Edinburgh University Press
Title: Nietzsche on Film
Description:
This article tracks the many appearances of Friedrich Nietzsche throughout the history of cinema.
It asks how cinema can do Nietzschean philosophy in ways that are unique to the medium.
It also asks why the cinematic medium might be so pertinent to Nietzschean philosophy.
Adhering to the implicit premise that, as Jacques Derrida once put it, ‘there is no totality to Nietzsche's text, not even a fragmentary or aphoristic one,’ the essay's mode of argument avoids reductive totalization and instead comprises a playful sampling of variously Nietzschean manifestations across dissimilar films.
It begins with an extended account of Baby Face, a 1933 drama from which the abundant references to Nietzsche were either altered or expunged ahead of theatrical release.
It then maps some of the philosophical consistencies across two genres in which characters read Nietzsche with apparent frequency: the comedy and the thriller.

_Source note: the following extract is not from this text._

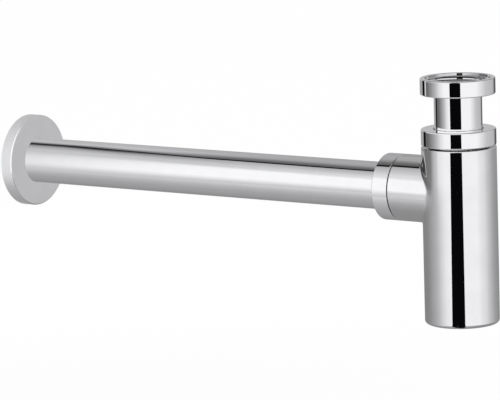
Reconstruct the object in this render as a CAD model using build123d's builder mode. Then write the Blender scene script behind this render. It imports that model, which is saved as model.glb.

While comedies and thrillers both treat Nietzsche and his readers with suspicion, and do so for perceptive historical reasons, the essay then asks what an affirmatively Nietzschean film might look like.
It explores this possibility through a discussion of cinematic animation in general and then more specifically via several critically familiar films that self-consciously evolve their aesthetic through Nietzsche's philosophy.
The essay concludes by affirming Béla Tarr's final film as one of the medium's greatest realizations of a Nietzschean film-philosophy.
The Turin Horse, released in 2011, is exemplary because it takes Nietzsche as a narrative premise only to sublate that premise into a unique visual style.